Меня сильно задели слова Норстрема о том, что я не могу выписывать счетов и краснею, когда беру гонорар, только из-за моего тщеславия. Если он прав, то приходилось признать, что все мои коллеги ни тщеславием, ни высокомерием не страдали. Они посылали пациентам счета с хладнокровием портных и жадно хватали луидоры, которые пациенты совали им в руку. Во многих приемных пациенту полагалось сначала положить деньги на стол, а потом уже объяснять, что у него болит. Как правило, половина гонорара за операцию выплачивалась вперед. Мне известен случай, когда пациент, которому уже дали хлороформ, был разбужен для того, чтобы подтвердить подлинность чека. Когда кто-нибудь из нас, светил меньшей величины, приглашал на консилиум знаменитость, великий человек отдавал тому, кто его приглашал, долю своего гонорара, и это считалось само собой разумеющимся. Но мало того! Помню, как я был ошеломлен, когда впервые прибег к услугам бальзамировщика и он отсчитал мне из своего гонорара пятьсот франков. Бальзамирование стоило непомерно дорого.
Многие из профессоров, к которым я обращался в трудных случаях, были людьми с мировым именем, считавшимися первыми в своей области знания, и диагнозы они ставили удивительно точно и быстро. Например, было просто что-то сверхъестественное в том, как Шарко обнаруживал самый корень болезни. Для этого ему, казалось, часто бывало достаточно одного взгляда холодных орлиных глаз. Может быть, в последние годы жизни он стал слишком уж полагаться на верность глаза и осматривал больных подчас чересчур поспешно и поверхностно. Своих ошибок он никогда не признавал, и горе тому человеку, который отваживался усомниться в правоте его суждений. С другой стороны, он, как ни странно, никогда не торопился объявить больного безнадежным, даже если никаких сомнений в роковом исходе быть не могло.
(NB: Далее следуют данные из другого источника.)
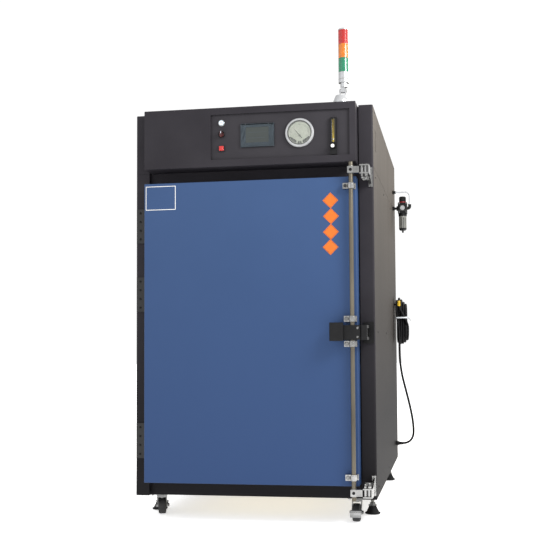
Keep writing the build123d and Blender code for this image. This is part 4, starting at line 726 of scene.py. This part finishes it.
# Air line: black elbow with brass and white rings, pale tube bent over to the panel fitting
lineX, lineTop, lineBend = unit["lineX"], 1478, 22
elbowRoute = [spot(600.5, uy, unit["port"]), spot(604, uy, unit["port"])]
elbowRoute += [spot(604 + 10 * math.sin(a), uy, unit["port"] + 10 * (1 - math.cos(a)))
               for a in np.linspace(0.25, math.pi / 2, 7)]
elbowRoute.append(spot(lineX, uy, unit["port"] + 21.5))
tubeRoute = [spot(lineX, uy, unit["port"] + 18), spot(lineX, uy, lineTop - lineBend)]
tubeRoute += [spot(lineX - lineBend * (1 - math.cos(a)), uy, lineTop - lineBend * (1 - math.sin(a)))
              for a in np.linspace(0.2, math.pi / 2, 9)]
tubeRoute.append(spot(534, uy, lineTop))
fittingAt = spot(520, uy, lineTop)
makePiece("airTubeRun", [(tube(tubeRoute, 0.004, 16), "airTube")], "cabinet", ["air_line"])
makePiece("airFittings", [
    (tube(elbowRoute, 0.0086, 24), "blackPlastic"),
    (lathe([(9.2, 0), (9.2, 3.2), (8.4, 3.6)], spot(600.4, uy, unit["port"]), toRight, 6), "yellowZinc"),
    (lathe([(8.2, 0), (8.2, 2.6), (6.4, 3.6), (4.2, 3.6)], spot(lineX, uy, unit["port"] + 21.5), upward,
           32),
     "tieWhite"),
    (lathe([(9.6, 0.1), (9.9, 0.6), (9.9, 9.4), (9.4, 10.0), (8.2, 10.2), (8.2, 16.0), (7.4, 17.2),
            (4.2, 17.8)],
           fittingAt, toRight, 6), "blackPlastic"),
    (lathe([(8.0, 10.0), (8.2, 11.0), (8.2, 16.2), (7.2, 17.6), (4.2, 17.9)], fittingAt, toRight, 32),
     "inkBlack"),
    (lathe([(6.6, -6), (6.7, 0.2)], fittingAt, toRight, 24), "zinc"),
], "cabinet")
print("regulator and air line made")

# Tower light: ribbed lenses with dark seams, hinge screw and housing groove
tower = {"x": 404, "y": -38, "lensLow": 1780, "lensHeight": 60}
for tier, (nodeName, finishName, slotName) in enumerate((("lens_green", "greenLens", "lens_green_plastic"),
                                                         ("lens_amber", "amberLens", "lens_amber_plastic"),
                                                         ("lens_red", "redLens", "lens_red_plastic"))):
    ridges = [(21.4, 0.3), (22.2, 0.5)]
    for step in range(14):
        base = 2.0 + step * 4
        ridges += [(22.15, base), (22.15, base + 3.0), (21.6, base + 3.4), (21.6, base + 3.7)]
    ridges += [(22.15, 58.4), (22.2, 59.5), (21.4, 59.8)]
    makePiece(nodeName.replace("lens_", "ribbedLens_"),
              [(lathe(ridges, spot(tower["x"], tower["y"],
                                   tower["lensLow"] + tier * tower["lensHeight"]), upward, 56),
                finishName)], "tower_light", [nodeName])
seamShells = [(lathe([(21.2, -0.5), (21.5, -0.4), (21.5, 0.4), (21.2, 0.5)],
                     spot(tower["x"], tower["y"], tower["lensLow"] + tier * tower["lensHeight"]),
                     upward, 48),
               "inkBlack") for tier in range(4)]
seamShells.append((lathe([(22.25, -30), (22.5, -29.4), (22.5, -28.4), (22.25, -27.8)],
                         spot(tower["x"], tower["y"], tower["lensLow"]), upward, 56), "greyGuard"))
makePiece("towerSeams", seamShells, "tower_light")
baseShells = [(screwHead(393 + 26 * math.cos(a), -38 + 26 * math.sin(a), 1662.4, upward, 3.4, 1.6), "zinc")
              for a in (0.9, 2.3, 4.0, 5.4)]
for end, reach in ((-1, 388.6), (1, 411.4)):
    baseShells.append((hexHead(reach, -38, 1702, (end, 0, 0), 6.5, 4.0), "zinc"))
makePiece("towerScrews", baseShells, "cabinet")
print("tower light made")

# Cord: control points from the gland up to the hank, then stadium-shaped turns pinched by one tie:
# y is moved inward by pinch * exp(-((z - tieZ) / pinchReach)^2) * tanh((y - middleY) / pinchSoft)
cord = {"diameter": 0.012, "length": 3.59, "wallX": 520, "middleY": 1232, "layer": 12, "step": 24,
        "tieZ": 785,
        "pinch": 6, "pinchReach": 34, "pinchSoft": 15, "freeBelow": 640, "drift": 14, "frontLow": 700,
        "enterD": 30}
cordTurns = [(16, 880, 650, 46), (28, 892, 643, 46), (40, 882, 645, 46), (52, 869, 652, 46),
             (64, 858, 664, 47)]
routeStart = [(20, 1230, 98), (46, 1230, 98), (68, 1230, 104), (86, 1230, 119), (96, 1230, 142),
              (98, 1230, 170),
              (96, 1230, 203), (91, 1230, 243), (79, 1230, 305), (58, 1229, 392), (40, 1224, 465),
              (31, 1213, 530),
              (29, 1197, 590), (30, 1181, 640), (30, 1174, 690)]
routeEnd = [(77.5, 1174.5, 738), (70, 1173, 762), (58, 1170, 788), (44, 1168, 812), (34, 1167, 834),
            (30, 1166.7, 850), (30, 1166.7, 862)]
wallX = cord["wallX"]
glandAt = spot(wallX, 1230, 98)
middleY = cord["middleY"]
hankPoints = list(routeStart)
frontLow = cord["frontLow"]
for index, (d, apex, low, radius) in enumerate(cordTurns):
    first, last = index == 0, index == len(cordTurns) - 1
    nextD = d + cord["drift"] if last else cordTurns[index + 1][0]
    topLayer = cord["layer"] / 2 if first else 0
    lowLayer = cord["layer"] / 2 if last else 0
    topRadius, lowRadius = radius + topLayer, radius + lowLayer
    topZ, lowZ = apex - topRadius, low + lowRadius
    count = max(2, round((topZ - frontLow) / cord["step"]))
    for i in range(1, count):
        t = i / count
        runD = cord["enterD"] + (d - cord["enterD"]) * t * t * (3 - 2 * t) if first else d
        hankPoints.append((runD, middleY - topLayer - topRadius, frontLow + (topZ - frontLow) * t))
    for a in np.linspace(0, math.pi, 7):
        hankPoints.append((d, middleY - topLayer - topRadius * math.cos(a), topZ + topRadius * math.sin(a)))
    count = max(2, round((topZ - lowZ) / cord["step"]))
    for i in range(1, count):
        hankPoints.append((d, middleY + radius, topZ + (lowZ - topZ) * i / count))
    for a in np.linspace(0, math.pi, 7):
        t = (1 - math.cos(a)) / 2
        hankPoints.append((d + (nextD - d) * t, middleY - lowLayer + lowRadius * math.cos(a),
                           lowZ - lowRadius * math.sin(a)))
    frontLow = lowZ
cordPoints = []
for d, y, z in hankPoints:
    near = math.exp(-((z - cord["tieZ"]) / cord["pinchReach"]) ** 2) if z > cord["freeBelow"] else 0
    cordPoints.append(spot(wallX + d,
                           y - cord["pinch"] * near * math.tanh((y - middleY) / cord["pinchSoft"]), z))
cordPoints += [spot(wallX + d, y, z) for d, y, z in routeEnd]
cableCurve = bpy.data.curves.new("powerCord", "CURVE")
cableCurve.dimensions = "3D"
cableCurve.bevel_depth = cord["diameter"] / 2
cableCurve.bevel_resolution = 4
cableCurve.resolution_u = 8
cableCurve.use_fill_caps = True
line = cableCurve.splines.new("NURBS")
line.points.add(len(cordPoints) - 1)
line.points.foreach_set("co", [value for point in cordPoints for value in (*point, 1.0)])
line.order_u = 3
line.use_endpoint_u = True
cableCurve.materials.append(finishes["blackRubber"])
powerCord = bpy.data.objects.new("powerCord", cableCurve)
bpy.context.scene.collection.objects.link(powerCord)
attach(powerCord, "cabinet")
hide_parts("power_cable", "cable_hank")
cableCap = makePiece("cableCap", [
    (lathe([(6.4, 0), (7.6, 0.6), (8.0, 2.0), (8.0, 26.0), (7.2, 28.8), (4.6, 30.0), (0.01, 30.0)],
           spot(wallX + 30, 1166.7, 846), upward, 32), "capYellow"),
    (lathe([(8.05, 5), (8.2, 5.4), (8.2, 7.6), (8.05, 8)], spot(wallX + 30, 1166.7, 846), upward, 32),
     "capYellow"),
], "cabinet", ["cable_end"])

# Tie: a strap whose outline is a rounded box, |x/a|^5 + |y/b|^5 = 1, with its lock and free tail
tie = {"d": 40, "y": 1221, "a": 31.4, "b": 58.2, "z": 785, "height": 7, "thick": 1.3}
tiePoints, tieFaces = [], []
steps = 48
for i in range(steps):
    angle = 2 * math.pi * i / steps
    ca, sa = math.cos(angle), math.sin(angle)
    r = (abs(ca) ** 5 + abs(sa) ** 5) ** -0.2
    for grow in (0, tie["thick"]):
        for dz in (-tie["height"] / 2, tie["height"] / 2):
            tiePoints.append(spot(wallX + tie["d"] + (tie["a"] + grow) * r * ca,
                                  tie["y"] + (tie["b"] + grow) * r * sa,
                                  tie["z"] + dz + 1.5 * sa))
for i in range(steps):
    a, b = 4 * i, 4 * ((i + 1) % steps)
    tieFaces += [(a, a + 1, b + 1, b), (a + 2, b + 2, b + 3, a + 3), (a, b, b + 2, a + 2),
                 (a + 1, a + 3, b + 3, b + 1)]
tail = [(wallX + 73, 1188, 782), (wallX + 84, 1180, 776), (wallX + 94, 1177, 763),
        (wallX + 94, 1178.4, 763),
        (wallX + 84, 1181.6, 776), (wallX + 73, 1189.6, 782)]
cableTie = makePiece("cableTie", [
    ((np.array(tiePoints), tieFaces), "tieWhite"),
    (slab((wallX + 71, 1184, 780), (wallX + 77, 1194, 791)), "tieWhite"),
    (prism([spot(*p) for p in tail], (0, 0, 0.006)), "tieWhite"),
], "cabinet")
makePiece("cableBoot", [
    (lathe([(12.9, 0.1), (13.2, 0.8), (13.2, 7.6), (12.4, 8.4), (11.2, 8.8)], glandAt, toRight, 6),
     "blackPlastic"),
    (lathe([(11.4, 8.0), (11.8, 9.0), (11.6, 15.0), (10.2, 18.4), (9.0, 19.6), (9.0, 24), (8.2, 24.4),
            (8.2, 26.0),
            (8.7, 26.4), (8.7, 29.4), (7.7, 29.8), (7.7, 31.4), (8.2, 31.8), (8.2, 34.8), (7.2, 35.2),
            (7.2, 36.8),
            (7.7, 37.2), (7.7, 40.4), (6.7, 42.0), (6.3, 42.0)], glandAt, toRight, 40), "blackRubber"),
    (lathe([(8.7, -8), (8.7, 0.4)], glandAt, toRight, 24), "blackPlastic"),
], "cabinet", ["cable_gland"])
print("cord made")

# Camera: direction from yaw to the left, pitch upward and a slight roll
view = {"place": (0.7893, -4.374, 0.7409), "yaw": 0.162, "pitch": 0.051, "roll": -0.008, "lens": 58.468,
        "shiftX": -0.0582, "shiftY": 0.0430}
cy, sy = math.cos(view["yaw"]), math.sin(view["yaw"])
cp, sp = math.cos(view["pitch"]), math.sin(view["pitch"])
cr, sr = math.cos(view["roll"]), math.sin(view["roll"])
ahead = Vector((-sy * cp, cy * cp, sp))
across = Vector((cy, sy, 0))
above = across.cross(ahead)
rightward = cr * across + sr * above
upwardView = cr * above - sr * across
cameraData = bpy.data.cameras.new("camera")
cameraData.lens = view["lens"]
cameraData.sensor_width = 36
cameraData.shift_x = view["shiftX"]
cameraData.shift_y = view["shiftY"]
camera = bpy.data.objects.new("camera", cameraData)
camera.matrix_world = Matrix(((rightward.x, upwardView.x, -ahead.x, view["place"][0]),
                              (rightward.y, upwardView.y, -ahead.y, view["place"][1]),
                              (rightward.z, upwardView.z, -ahead.z, view["place"][2]), (0, 0, 0, 1)))
bpy.context.scene.collection.objects.link(camera)
bpy.context.scene.camera = camera

# Floor and light: pale plane, even sky and three soft area lights
floorMesh = bpy.data.meshes.new("studioFloor")
floorMesh.from_pydata([(-30, -30, 0), (30, -30, 0), (30, 30, 0), (-30, 30, 0)], [], [(0, 1, 2, 3)])
floor = bpy.data.objects.new("studioFloor", floorMesh)
bpy.context.scene.collection.objects.link(floor)
makeFinish("paleFloor", {"colour": "ffffff", "tone": "fcfcfc", "mottle": 0.8, "grain": 40.0,
                         "roughness": 0.9,
                         "relief": 0.02, "specular": 0.2, "glow": 0.6})
floorMesh.materials.append(finishes["paleFloor"])


# Area light: a square lamp at a place, turned to face a target
def addLamp(name, place, target, size, power, colour):
    lampData = bpy.data.lights.new(name, "AREA")
    lampData.shape = "RECTANGLE"
    lampData.size, lampData.size_y = size
    lampData.energy = power
    lampData.color = shade(colour)[:3]
    lamp = bpy.data.objects.new(name, lampData)
    lamp.location = place
    lamp.rotation_euler = (Vector(target) - Vector(place)).to_track_quat("-Z", "Y").to_euler()
    bpy.context.scene.collection.objects.link(lamp)


addLamp("keyLamp", (1.6, -1.6, 2.2), (0.5, -0.7, 1.5), (0.8, 0.6), 36, "ffffff")
addLamp("fillLamp", (-2.6, -3.4, 2.4), (0, 0, 0.9), (2.0, 2.0), 10, "f4f6ff")
addLamp("sheenLamp", (2.2, 1.8, 3.3), (0.5, 0.2, 1.6), (1.4, 1.0), 80, "fff6ea")
sky = bpy.data.worlds.new("studioSky")
bpy.context.scene.world = sky
sky.use_nodes = True
skyTree = sky.node_tree
skyTree.nodes.clear()
skyOut = addNode(skyTree, "ShaderNodeOutputWorld", 400, 0)
skyLight = addNode(skyTree, "ShaderNodeBackground", 200, 0, Strength=1.05)
skyLight.inputs["Color"].default_value = (1, 1, 1, 1)
skyTree.links.new(skyLight.outputs["Background"], skyOut.inputs["Surface"])
bpy.context.scene.view_settings.view_transform = "Standard"
print("camera, floor and lights made")
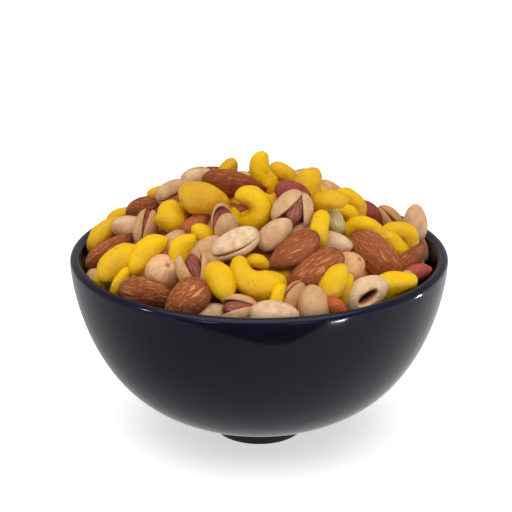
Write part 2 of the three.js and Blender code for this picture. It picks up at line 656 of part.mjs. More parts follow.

Всегда может случиться непредвиденное, говаривал он.
Шарко был самым знаменитым врачом своего времени. В его приемную в Сен-Жерменском предместье стекались пациенты со всего света и нередко по многу недель ожидали, чтобы их пригласили в святилище – его огромную библиотеку, где он сидел у окна. Шарко был невысок, но благодаря атлетической груди и бычьей шее производил очень внушительное впечатление. Бледное, бритое лицо, низкий лоб, холодные, проницательные глаза, орлиный нос, выразительные жесткие губы – настоящая маска римского императора. Когда он сердился, глаза метали молнии, и те, кому довелось увидеть этот взгляд, вряд ли могли его забыть. Говорил он властно, сухо, язвительно. Пожатие его маленькой вялой руки было неприятно. Среди коллег у него было мало друзей, пациенты боялись его, и такой же страх он внушал ассистентам, для которых у него редко находилось доброе слово, хотя работать он их заставлял нещадно. Он был равнодушен к страданиям пациентов и, поставив диагноз, больше ими не интересовался до дня вскрытия. Среди ассистентов у него были любимцы, которых он подчас выдвигал совсем не по заслугам. Одного слова Шарко оказывалось достаточно, чтобы обусловить результат любого экзамена или конкурса – собственно говоря, он был некоронованным властелином французской медицины.
Подобно всем специалистам по нервным болезням, он был окружен толпой поклонниц-психопаток. К счастью для него, женщины его нисколько не интересовали. Единственным отдыхом от сверхчеловеческой работы для него была музыка. По четвергам он устраивал музыкальные вечера, на которых запрещалось даже упоминать про медицину. Любимым его композитором был Бетховен. Он любил животных, и каждое утро, неуклюже вылезая из ландо во внутреннем дворе Сальпетриер, вытаскивал из кармана кусок хлеба для двух своих росинантов. Он сразу же обрывал разговоры об охоте и убийстве животных, и его неприязнь к Англии, мне кажется, объяснялась ненавистью к лисьей травле.